What you should do: Copy each line exactly. Leave nothing out.

## start

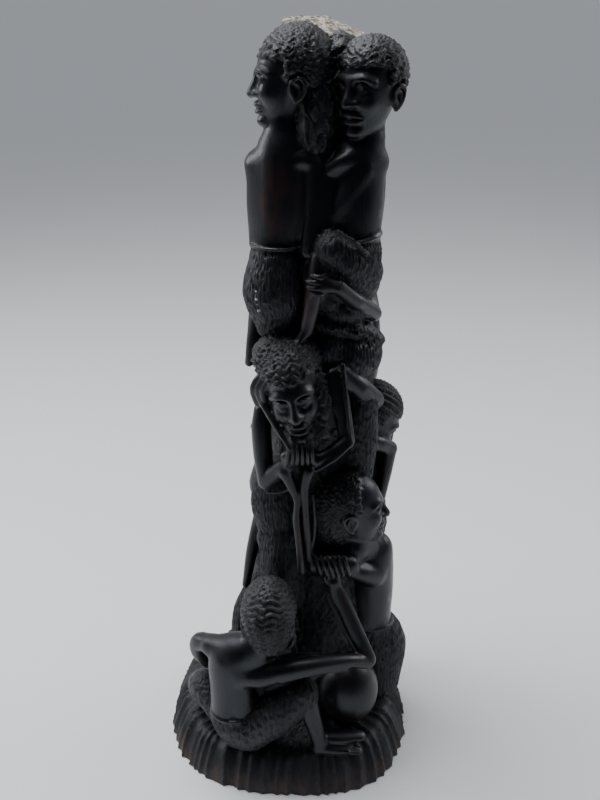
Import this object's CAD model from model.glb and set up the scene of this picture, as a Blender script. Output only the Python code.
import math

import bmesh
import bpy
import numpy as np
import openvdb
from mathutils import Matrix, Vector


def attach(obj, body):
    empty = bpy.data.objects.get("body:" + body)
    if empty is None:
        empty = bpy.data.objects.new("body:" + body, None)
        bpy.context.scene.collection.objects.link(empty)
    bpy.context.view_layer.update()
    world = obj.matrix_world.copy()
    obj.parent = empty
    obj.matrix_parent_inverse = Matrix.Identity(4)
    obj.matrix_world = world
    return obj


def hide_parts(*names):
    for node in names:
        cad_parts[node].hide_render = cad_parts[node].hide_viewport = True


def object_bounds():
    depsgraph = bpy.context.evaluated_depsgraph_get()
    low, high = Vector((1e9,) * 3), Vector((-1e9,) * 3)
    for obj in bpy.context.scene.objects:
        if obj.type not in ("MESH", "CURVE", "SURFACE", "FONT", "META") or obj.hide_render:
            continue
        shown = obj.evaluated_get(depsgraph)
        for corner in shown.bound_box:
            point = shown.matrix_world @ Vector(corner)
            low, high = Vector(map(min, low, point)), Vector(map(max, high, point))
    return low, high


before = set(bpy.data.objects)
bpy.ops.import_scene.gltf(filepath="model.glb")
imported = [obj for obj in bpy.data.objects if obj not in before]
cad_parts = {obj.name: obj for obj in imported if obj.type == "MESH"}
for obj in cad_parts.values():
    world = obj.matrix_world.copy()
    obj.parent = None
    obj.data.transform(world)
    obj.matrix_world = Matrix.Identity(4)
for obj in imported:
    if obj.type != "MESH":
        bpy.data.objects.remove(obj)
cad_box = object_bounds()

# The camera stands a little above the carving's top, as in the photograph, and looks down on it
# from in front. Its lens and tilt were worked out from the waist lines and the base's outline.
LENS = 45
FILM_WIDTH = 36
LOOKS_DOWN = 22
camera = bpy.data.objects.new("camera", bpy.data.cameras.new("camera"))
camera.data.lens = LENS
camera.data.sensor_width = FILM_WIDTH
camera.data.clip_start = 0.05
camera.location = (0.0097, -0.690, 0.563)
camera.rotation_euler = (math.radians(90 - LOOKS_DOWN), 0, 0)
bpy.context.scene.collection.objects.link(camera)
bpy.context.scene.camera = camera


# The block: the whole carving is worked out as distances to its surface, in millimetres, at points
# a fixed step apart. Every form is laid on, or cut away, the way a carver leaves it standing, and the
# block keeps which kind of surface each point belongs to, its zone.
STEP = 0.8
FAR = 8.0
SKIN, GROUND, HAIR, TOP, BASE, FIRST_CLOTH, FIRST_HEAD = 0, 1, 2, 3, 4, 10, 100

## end

Solved exercise:
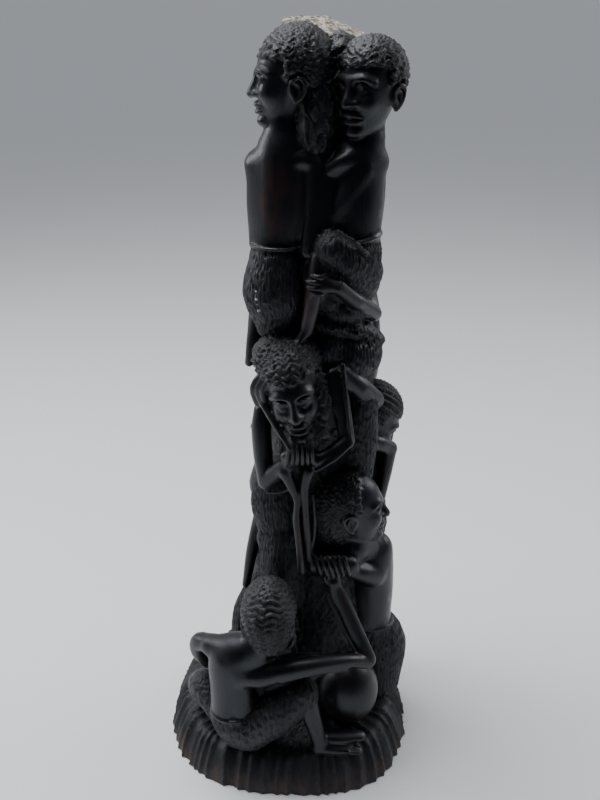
Import this object's CAD model from model.glb and set up the scene of this picture, as a Blender script. Output only the Python code.
import math

import bmesh
import bpy
import numpy as np
import openvdb
from mathutils import Matrix, Vector


def attach(obj, body):
    empty = bpy.data.objects.get("body:" + body)
    if empty is None:
        empty = bpy.data.objects.new("body:" + body, None)
        bpy.context.scene.collection.objects.link(empty)
    bpy.context.view_layer.update()
    world = obj.matrix_world.copy()
    obj.parent = empty
    obj.matrix_parent_inverse = Matrix.Identity(4)
    obj.matrix_world = world
    return obj


def hide_parts(*names):
    for node in names:
        cad_parts[node].hide_render = cad_parts[node].hide_viewport = True


def object_bounds():
    depsgraph = bpy.context.evaluated_depsgraph_get()
    low, high = Vector((1e9,) * 3), Vector((-1e9,) * 3)
    for obj in bpy.context.scene.objects:
        if obj.type not in ("MESH", "CURVE", "SURFACE", "FONT", "META") or obj.hide_render:
            continue
        shown = obj.evaluated_get(depsgraph)
        for corner in shown.bound_box:
            point = shown.matrix_world @ Vector(corner)
            low, high = Vector(map(min, low, point)), Vector(map(max, high, point))
    return low, high


before = set(bpy.data.objects)
bpy.ops.import_scene.gltf(filepath="model.glb")
imported = [obj for obj in bpy.data.objects if obj not in before]
cad_parts = {obj.name: obj for obj in imported if obj.type == "MESH"}
for obj in cad_parts.values():
    world = obj.matrix_world.copy()
    obj.parent = None
    obj.data.transform(world)
    obj.matrix_world = Matrix.Identity(4)
for obj in imported:
    if obj.type != "MESH":
        bpy.data.objects.remove(obj)
cad_box = object_bounds()

# The camera stands a little above the carving's top, as in the photograph, and looks down on it
# from in front. Its lens and tilt were worked out from the waist lines and the base's outline.
LENS = 45
FILM_WIDTH = 36
LOOKS_DOWN = 22
camera = bpy.data.objects.new("camera", bpy.data.cameras.new("camera"))
camera.data.lens = LENS
camera.data.sensor_width = FILM_WIDTH
camera.data.clip_start = 0.05
camera.location = (0.0097, -0.690, 0.563)
camera.rotation_euler = (math.radians(90 - LOOKS_DOWN), 0, 0)
bpy.context.scene.collection.objects.link(camera)
bpy.context.scene.camera = camera


# The block: the whole carving is worked out as distances to its surface, in millimetres, at points
# a fixed step apart. Every form is laid on, or cut away, the way a carver leaves it standing, and the
# block keeps which kind of surface each point belongs to, its zone.
STEP = 0.8
FAR = 8.0
SKIN, GROUND, HAIR, TOP, BASE, FIRST_CLOTH, FIRST_HEAD = 0, 1, 2, 3, 4, 10, 100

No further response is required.